I have been keep hearing that the entry courses at top colleges are so much harder and richer that it is interest of the students to repeat what they have already taken with AP. So probably they didn’t mind it from the beginning, but only want to do what was most challenging at the moment.
“Turned out they were the only one in the class who hadn’t already taken calculus.”
That’s what happens when you trust Ada Wong
"You go to a private program. "
That doesn’t even have to be expensive. $20/mo subscription for Aleks.com works better than anything at the moment for my daughter.
A private school in a nearby school district offers “preview” and “full versions” of many AP math/science courses over a 5 week term in the summer. 4 hours of classes Mon - Friday plus tons of homework. Not sure how many kids in our district take those courses, but they are quite popular from what a friend who lives in that area told me. It’s not something my kid would do.

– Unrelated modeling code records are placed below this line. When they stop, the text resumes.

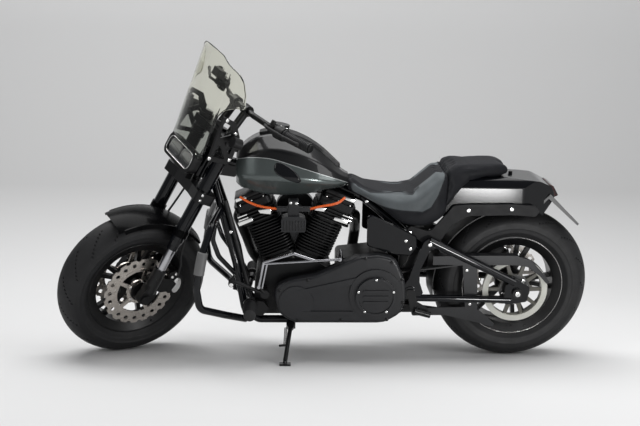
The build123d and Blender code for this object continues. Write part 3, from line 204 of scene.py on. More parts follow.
finishes = {
    "gloss_black": dict(colour=(0.0035, 0.004, 0.0055), rough=0.2, grain=60, grainDepth=0.00002, coat=1.0,
                        coatIor=1.33, coatRough=0.05, specular=0.08),
    "satin_black": dict(colour=(0.0065, 0.0065, 0.007), rough=0.32, grain=700, grainDepth=0.00005,
                        specular=0.26),
    "charcoal": dict(colour=(0.0145, 0.015, 0.017), rough=0.38, grain=900, grainDepth=0.00007, specular=0.32),
    "engine_black": dict(colour=(0.0045, 0.0045, 0.005), rough=0.44, grain=500, grainDepth=0.0001,
                         specular=0.22),
    "deep_black": dict(colour=(0.0022, 0.0022, 0.0026), rough=0.24, grain=60, grainDepth=0.00002, coat=0.05,
                       coatIor=1.3, coatRough=0.05, specular=0.04),
    "fender_black": dict(colour=(0.0035, 0.004, 0.0055), rough=0.22, grain=60, grainDepth=0.000002, coat=1.0,
                         coatIor=1.33, coatRough=0.14, specular=0.02),
    "strut_black": dict(colour=(0.012, 0.012, 0.013), rough=0.5, grain=900, grainDepth=0.00006,
                        specular=0.12),
    "bright_steel": dict(colour=(0.60, 0.59, 0.58), rough=0.24, grain=400, grainDepth=0.00004, metallic=1.0),
    "chrome": dict(colour=(0.42, 0.42, 0.44), rough=0.13, grain=90, grainDepth=0.00001, metallic=1.0,
                   roughSwing=0.02),
    "tyre": dict(colour=(0.010, 0.010, 0.011), rough=0.62, grain=420, grainDepth=0.0002, swing=0.25,
                 specular=0.34),
    "rubber": dict(colour=(0.008, 0.008, 0.009), rough=0.55, grain=600, grainDepth=0.00012, specular=0.4),
    "seat_skin": dict(colour=(0.018, 0.018, 0.020), rough=0.5, grain=300, grainDepth=0.0003, specular=0.4),
    "orange_lead": dict(colour=(0.85, 0.13, 0.015), rough=0.34, grain=300, grainDepth=0.00005),
    "black_plastic": dict(colour=(0.008, 0.008, 0.0085), rough=0.46, grain=1100, grainDepth=0.00008,
                          specular=0.28),
    "sleeve_grey": dict(colour=(0.13, 0.13, 0.13), rough=0.55, grain=500, grainDepth=0.00015),
    "bare_silver": dict(colour=(0.80, 0.80, 0.79), rough=0.18, grain=500, grainDepth=0.00003, metallic=1.0),
    "plate_blank": dict(colour=(0.42, 0.41, 0.37), rough=0.45, grain=200, grainDepth=0.00005),
}
materials = {name: coatedMaterial(name.replace("_", "-"), **values) for name, values in finishes.items()}


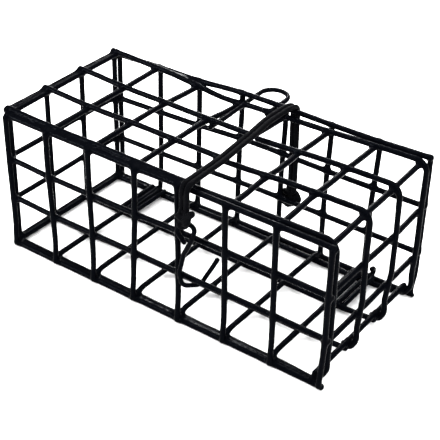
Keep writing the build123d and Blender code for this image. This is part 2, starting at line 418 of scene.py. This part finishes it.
def anchor_eye():
    """The curled end of the front anchor wires, outside the far side."""
    low, high = box("front_anchor_eye")
    r = (high[X] - low[X]) / 2
    x = (low[X] + high[X]) / 2
    tip = high[Y] - r - 1.0
    curl_z = high[Z] - r - 0.6
    curl_length = 2.2
    eye = rounded([(x, low[Y] - 1, low[Z] + r), (x, tip, low[Z] + r),
                   (x, tip, curl_z), (x, tip - curl_length, curl_z)], [1.4, 1.3])
    eye[:, Z] -= 0.8 * ease(eye[:, Y], 38, 42)
    return [Wire("front_anchor_eye", eye + wobble(eye), radius=r, trim=0.3, bent=True)]


def door_long_wires():
    """Long wires bent from front to top, their feet curled about the hinge wire."""
    low, high = box("door_hinge_wire")
    pin = (low + high) / 2
    low, high = box("door_long_wires")
    front_x = high[X] - WIRE_R
    top_z = high[Z] - WIRE_R
    curl_r = 2.65
    curl_start, curl_end = 222, 330
    near_curl_start = 264        # the near edge's curl starts later, under the corner's coating
    end = radians(curl_end)
    start_x = pin[X] + curl_r * cos(end)
    start_z = pin[Z] + curl_r * sin(end)
    foot_z = start_z + (front_x - start_x) / -sin(end) * cos(end)
    sleeve_r, sleeve_drop, sleeve_near, sleeve_far = 1.75, 0.3, 3.4, 1.8
    wires = []
    for y in (low[Y] + WIRE_R, -PITCH / 2, PITCH / 2, high[Y] - WIRE_R):
        near_edge = y < -PITCH
        curl = arc((pin[X], pin[Z]), curl_r, near_curl_start if near_edge else curl_start, curl_end, y)
        run = rounded([(start_x, y, start_z), (front_x, y, foot_z), (front_x, y, top_z),
                       (low[X], y, top_z)], [9.0, 5.5])
        path = divided(np.concatenate([curl, run[1:]]), 2)
        wires.append(Wire("door_long_wires", bent_by(path, door_lean), bent=True))
        if not near_edge:
            z = pin[Z] - sleeve_drop
            sleeve = divided([(pin[X], y - sleeve_near, z), (pin[X], y + sleeve_far, z)], 1)
            wires.append(Wire("door_long_wires", bent_by(sleeve), radius=sleeve_r))
    return wires


def door_cross_wires():
    """The three cross wires of the door's top and the two of its front."""
    wires = []
    low, high = box("door_top_cross_wires")
    z = high[Z] - WIRE_R
    rows = [(1.5 * PITCH, 1.5 * PITCH, z), (2.5 * PITCH - 0.6, 2.5 * PITCH - 0.6, z),
            (high[X] - WIRE_R + 0.5, high[X] - WIRE_R - 0.5, low[Z] + WIRE_R)]
    for near_x, far_x, z in rows:
        line = [(near_x, low[Y], z), (far_x, high[Y], z)]
        wires.append(panel_wire("door_top_cross_wires", line, door_lean))
    shifts = ((-0.7, 0.2), (-0.2, 0.7))      # of each wire's near and far end, upwards
    for line, (near, far) in zip(lines_across("door_front_cross_wires", Y, Z, 2), shifts):
        line[0][Z] += near
        line[1][Z] += far
        wires.append(panel_wire("door_front_cross_wires", line, door_lean))
    return wires


HOOK_ROUTE = [
    (19.6, -46.1, 48.6), (14.9, -45.6, 52.8), (18.6, -44.9, 59.6), (24.6, -44.9, 57.2),
    (22.6, -44.9, 50.4), (18.3, -44.9, 41.6), (15.7, -44.9, 30.0), (16.9, -44.0, 22.7),
    (22.9, -38.2, 22.7), (30.0, -35.6, 38.4),
]
HOOK_BENDS = [2.0, 2.2, 2.2, 6.0, 6.0, 10.0, 3.2, 3.4]


def hook_wires():
    """The J-hook."""
    path = divided(rounded(HOOK_ROUTE, HOOK_BENDS), 1.0)
    path[:, Z] += 0.5 * (1 - ease(path[:, Z], 26, 36))
    return [Wire("j_hook", path + wobble(path), radius=1.1, trim=0.4, bent=True)]


def cord_strands():
    """The two strands over the top, and the two of the near leg below them."""
    low, high = box("elastic_cord_over_top")
    leg_low, leg_high = box("elastic_cord_near_leg")
    cord_r = 1.25
    half_gap = 1.3               # from the middle of the doubled cord to a strand's middle
    near_x = (leg_low[X] + leg_high[X]) / 2
    far_x = low[X] + cord_r + half_gap
    near_y, far_y = low[Y] + cord_r, high[Y] - cord_r
    top_z = high[Z] - cord_r
    start_z = leg_high[Z] + 0.8  # the bent part of the route; below it the strand joins the leg
    over, leg = [], []
    for shift in (-half_gap, half_gap):
        x = near_x + shift
        route = [(x, near_y, start_z), (x, near_y, top_z),
                 (far_x + shift, far_y, top_z), (far_x + shift, far_y, low[Z])]
        path = divided(rounded(route, [3.4, 3.4]), 1.5)
        path = path + wobble(path) + cord_lift(path)
        path[0] = (x, near_y, leg_high[Z])
        over.append(Wire("elastic_cord_over_top", path, radius=cord_r, trim=0, bent=True))
        line = divided([(x, near_y, leg_high[Z]), (x, near_y, leg_low[Z])], 1)
        leg.append(Wire("elastic_cord_near_leg", line, radius=cord_r, trim=0, bent=True))
    return over, leg


def knot(piece, centre, width, height, depth, tails, tail_r):
    """An overhand knot pulled tight: a trefoil in the XZ plane, and the cords that leave it."""
    t = np.linspace(0, 2 * pi, 90)
    x = (np.sin(t) + 2 * np.sin(2 * t)) / 3
    z = (np.cos(t) - 2 * np.cos(2 * t)) / 3
    y = -np.sin(3 * t)
    path = np.array(centre) + np.stack([x * width, y * depth, z * height], axis=1)
    wires = [Wire(piece, path, radius=1.3, trim=0, bent=True)]
    for tail in tails:
        wires.append(Wire(piece, smooth_path(tail, 24), radius=tail_r, trim=0, bent=True))
    return wires


def near_knot():
    """The knot on the hook's eye: a loose tail, and the two strands that come down to it."""
    tail = [(18.4, -46.4, 60.6), (20.6, -47.0, 62.4), (23.0, -46.6, 64.2), (23.9, -46.4, 65.2)]
    strands = [[(17.7, -45.3, 64.5), (18.0, -45.6, 63.2), (19.0, -46.2, 61.6)],
               [(20.3, -45.3, 64.5), (20.2, -45.6, 63.2), (19.6, -46.2, 61.6)]]
    return knot("near_knot", (19.6, -46.7, 60.4), 3.2, 3.0, 0.9, [tail] + strands, 1.5)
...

There are summer athletic camps and summer music camps for students to hone their skills. No one seems bothered by that. If some kid wants to spend 10 hours a day the entire summer taking an academic class or two, why should that bother the NY times writer so much? At any rate, all these “advantages” that the upper middle class have are already well known to the adcoms, so I am not sure why the NY Times keeps trotting out these types of articles.
Because many parents and educators think that being a kid is not about doing academics 24/7. And they think that academics have value in themselves, and are not just the means to a perfect GPA or an elite school. And they think that life is more than a race to grab some brass ring at all costs, a brass ring that always seems out of grasp.
That’s very common here. One year my son had an AP class in the fall and every student had taken a “get ahead” tutoring class in that subject during summer except for my son and one other student. My son was initially concerned, afraid that the teacher might move at a faster than normal pace, but that didn’t happen and he did fine.
I don’t think anyone has mentioned how mind numbingly boring school must be for students who do much of this. Previewing a class by being taught the entire class for no credit and then retaking it? I don’t understand how the really smart kids manage to do this for more than an odd class here or there.
And a student reviewing class books on their own, like Hermoine Granger did in HP, is vastly different. If they do it in depth, it’s still more like the difference between reading Spark Notes (or Cliff Notes for us old people) and then a novel vs reading a novel twice in the span of a month.
Looking in the rear view mirror with 2 kids out of college and in the workforce, I have to say the jobs they had as teens probably “helped” them in life more than the value of a move-ahead class in high school. It really is different strokes for different folks. I guess I was more concerned with throughput…meaning “through college and into the workforce” rather than through high school and into a college.